Locate the string "this" in the records below. Copy every line where it occurs.

[A block of data]
>> begin

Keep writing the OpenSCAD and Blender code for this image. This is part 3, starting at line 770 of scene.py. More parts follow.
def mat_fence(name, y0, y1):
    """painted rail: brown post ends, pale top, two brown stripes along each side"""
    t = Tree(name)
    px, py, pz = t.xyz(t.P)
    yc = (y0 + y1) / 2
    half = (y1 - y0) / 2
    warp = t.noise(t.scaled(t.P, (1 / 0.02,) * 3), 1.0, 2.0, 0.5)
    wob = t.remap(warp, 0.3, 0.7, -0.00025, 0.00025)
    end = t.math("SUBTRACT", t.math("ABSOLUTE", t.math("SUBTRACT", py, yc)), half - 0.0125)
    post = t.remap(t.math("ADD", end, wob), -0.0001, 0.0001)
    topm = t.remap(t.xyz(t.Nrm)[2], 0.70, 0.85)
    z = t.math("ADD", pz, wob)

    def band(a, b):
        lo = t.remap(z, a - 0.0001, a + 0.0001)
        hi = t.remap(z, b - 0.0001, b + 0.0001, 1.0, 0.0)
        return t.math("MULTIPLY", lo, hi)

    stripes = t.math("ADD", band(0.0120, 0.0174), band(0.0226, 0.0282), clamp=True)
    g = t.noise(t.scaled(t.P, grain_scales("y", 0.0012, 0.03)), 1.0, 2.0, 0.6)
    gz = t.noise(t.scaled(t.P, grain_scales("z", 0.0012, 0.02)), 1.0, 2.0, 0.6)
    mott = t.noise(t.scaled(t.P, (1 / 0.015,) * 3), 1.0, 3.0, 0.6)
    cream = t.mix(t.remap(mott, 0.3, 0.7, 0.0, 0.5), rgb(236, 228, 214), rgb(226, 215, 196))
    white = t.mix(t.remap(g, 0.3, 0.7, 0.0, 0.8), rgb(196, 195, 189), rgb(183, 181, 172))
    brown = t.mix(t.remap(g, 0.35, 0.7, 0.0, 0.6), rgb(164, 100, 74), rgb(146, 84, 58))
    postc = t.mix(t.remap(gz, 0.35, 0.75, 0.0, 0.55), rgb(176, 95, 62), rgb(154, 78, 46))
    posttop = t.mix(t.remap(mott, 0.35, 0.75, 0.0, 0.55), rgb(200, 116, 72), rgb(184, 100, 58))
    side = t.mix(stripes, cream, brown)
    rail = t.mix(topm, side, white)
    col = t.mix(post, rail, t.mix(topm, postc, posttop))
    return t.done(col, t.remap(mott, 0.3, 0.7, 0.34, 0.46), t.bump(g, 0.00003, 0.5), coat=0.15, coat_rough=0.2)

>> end
>> begin

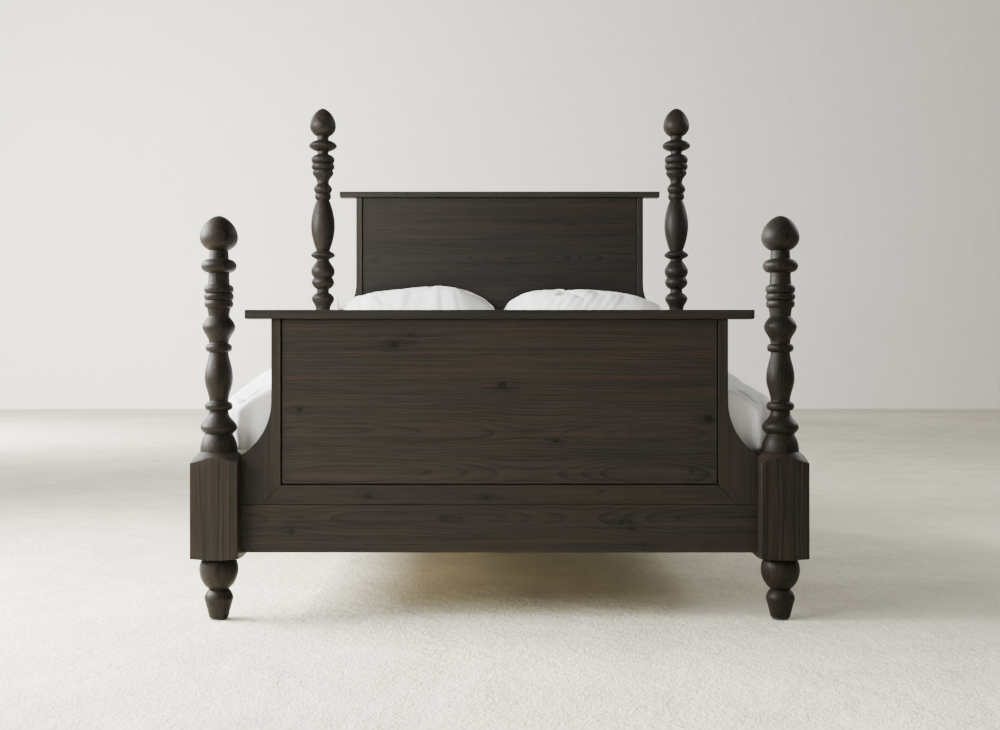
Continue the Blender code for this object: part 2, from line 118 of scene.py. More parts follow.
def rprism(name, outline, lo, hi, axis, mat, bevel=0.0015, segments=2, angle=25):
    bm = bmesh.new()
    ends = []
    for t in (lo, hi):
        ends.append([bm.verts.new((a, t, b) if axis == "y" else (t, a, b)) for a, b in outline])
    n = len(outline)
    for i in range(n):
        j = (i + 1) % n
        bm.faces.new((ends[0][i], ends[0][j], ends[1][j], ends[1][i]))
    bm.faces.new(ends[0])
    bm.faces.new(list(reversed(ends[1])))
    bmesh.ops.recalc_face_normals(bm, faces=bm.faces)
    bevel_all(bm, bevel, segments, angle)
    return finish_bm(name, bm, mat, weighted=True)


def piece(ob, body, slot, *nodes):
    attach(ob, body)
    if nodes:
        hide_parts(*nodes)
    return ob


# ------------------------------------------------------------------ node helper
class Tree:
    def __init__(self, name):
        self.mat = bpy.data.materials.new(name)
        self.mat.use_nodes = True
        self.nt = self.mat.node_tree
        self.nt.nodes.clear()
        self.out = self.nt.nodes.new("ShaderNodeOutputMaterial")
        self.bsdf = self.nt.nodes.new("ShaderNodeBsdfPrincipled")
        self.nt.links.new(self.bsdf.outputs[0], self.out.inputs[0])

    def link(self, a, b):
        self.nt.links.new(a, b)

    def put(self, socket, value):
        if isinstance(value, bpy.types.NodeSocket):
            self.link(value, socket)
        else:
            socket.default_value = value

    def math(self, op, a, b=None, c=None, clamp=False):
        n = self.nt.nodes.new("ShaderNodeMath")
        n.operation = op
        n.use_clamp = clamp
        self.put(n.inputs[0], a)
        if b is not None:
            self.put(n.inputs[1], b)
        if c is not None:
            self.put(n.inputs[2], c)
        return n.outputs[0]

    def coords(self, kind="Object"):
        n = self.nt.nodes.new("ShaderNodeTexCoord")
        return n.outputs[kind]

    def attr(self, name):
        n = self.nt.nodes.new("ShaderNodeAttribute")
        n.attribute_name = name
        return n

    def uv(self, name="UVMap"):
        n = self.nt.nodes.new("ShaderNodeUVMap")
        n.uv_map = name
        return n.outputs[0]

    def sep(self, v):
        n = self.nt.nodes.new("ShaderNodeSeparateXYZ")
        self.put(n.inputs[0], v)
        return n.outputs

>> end

■ **Result**:
Keep writing the OpenSCAD and Blender code for this image. This is part 3, starting at line 770 of scene.py. More parts follow.
Continue the Blender code for this object: part 2, from line 118 of scene.py. More parts follow.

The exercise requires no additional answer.